La Edad Media se caracteriza por el predominio de la fe sobre la razón y la experiencia. La referencia adoptada no son las leyes naturales, sino los Libros Sagrados, que son interpretados por quienes, finalmente, establecen cierto gobierno mental del hombre sobre el hombre. Octavio Nicolás Derisi escribió: “El cuerpo subordinado al alma, la vida de los sentidos a la vida del espíritu, el ser y la actividad natural a la sobrenatural, la inteligencia a la fe, la filosofía a la teología, el hombre al hijo de Dios: he ahí la unidad armónica en su riqueza múltiple del hombre medieval, organizada y sostenida en todas sus partes por la unidad armónica del ser material y espiritual, creado y divino, natural y sobrenatural”.
“En la Edad Media el hombre se olvidaba un tanto de sí mismo y de sus propios intereses materiales, desatendía un poco los valores del mundo y del tiempo, o mejor, no les prestaba la atención debida, ocupado como estaba de las cosas del espíritu, en los valores eternos y, en definitiva, en Dios” (De “Ante una nueva edad”-Grupo de Editoriales Católicas-Buenos Aires 1944).
La modernidad resulta ser una reacción contra los excesos de la Edad Media, cayendo en el extremo opuesto al dejar un tanto de lado a la religión. Derisi escribe al respecto: “La Edad Moderna, en cambio, es la edad centrada en el hombre y en los valores de la naturaleza y del tiempo, la edad de la exaltación de lo personal y de lo individual, en oposición a la unidad y a la universalidad, la edad antropocéntrica por excelencia”. “Podríamos decir que el renacentista es el hombre que, vuelto de espaldas a la realidad trascendente, se ha tomado a sí como objeto de sus consideraciones y se ha constituido en centro y meta de sus afanes…Es el hombre cómodamente instalado en este mundo material y temporal, que procura hacer, por eso, lo más agradable y habitable posible, su vida en la Tierra”.
En la actualidad, la crisis de la cultura occidental radica en el surgimiento de tendencias autodestructivas que van desde los totalitarismos hasta el relativismo moral, cognitivo y cultural.
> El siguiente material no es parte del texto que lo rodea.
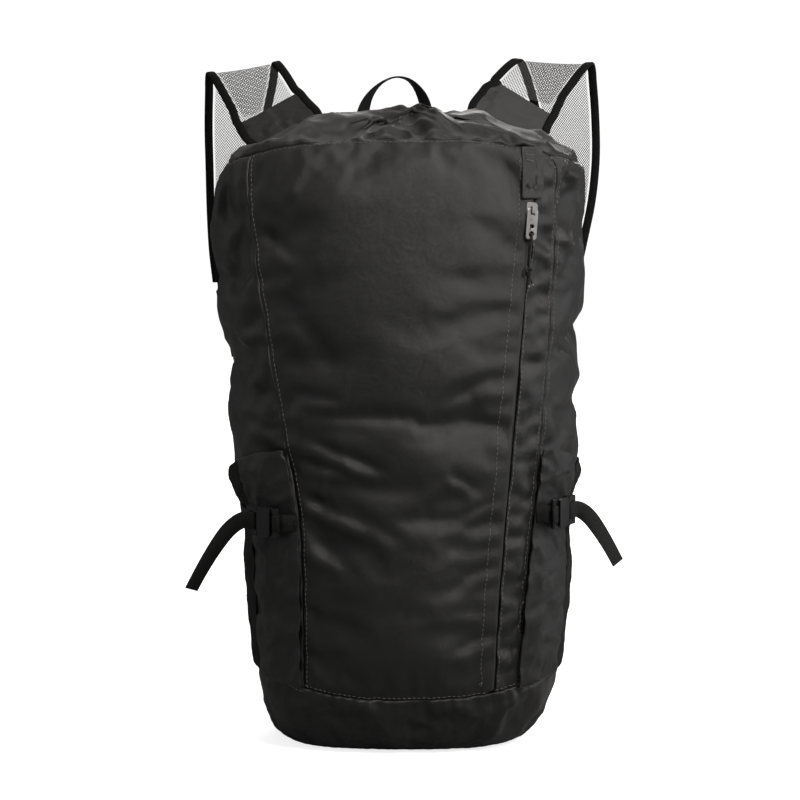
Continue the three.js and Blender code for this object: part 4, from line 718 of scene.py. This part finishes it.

Juan José Sebreli escribió: “El «espíritu del tiempo» intelectual de las últimas décadas se define por el abandono de la sociedad occidental de todo lo que significaron sus rasgos distintivos: el racionalismo, la creencia en la ciencia y en la técnica, la idea de progreso y modernidad. A la concepción objetiva de los valores se opuso el relativismo; al universalismo, los particularismos culturales. Los términos esenciales del humanismo clásico –sujeto, hombre, humanidad, persona, conciencia, libertad-, se consideraron obsoletos. La historia perdió el lugar de privilegio que tuvo en épocas anteriores, y fue sustituida, como ciencia piloto, por la antropología y la lingüística, y sobre todo por una antropología basada en la lingüística”.
“El relativismo cultural, la primacía de lo particular sobre lo universal, daban razones filosóficas a los nacionalismos, los fundamentalismos, los populismos, los primitivismos, las distintas formas de antioccidentalismo, el orientalismo, la negritud, el indianismo. Hay pues una sutil, secreta coherencia, en esa mezcla rara de filosofías académicas sumamente esotéricas e iniciáticas con movimientos revolucionarios que pretendían expresar a masas analfabetas y primitivas, aunque, en realidad, sus portavoces eran los profesores y alumnos de aquellas mismas universidades de elite” (De “El asedio a la modernidad”-Editorial Sudamericana SA-Buenos Aires 1991).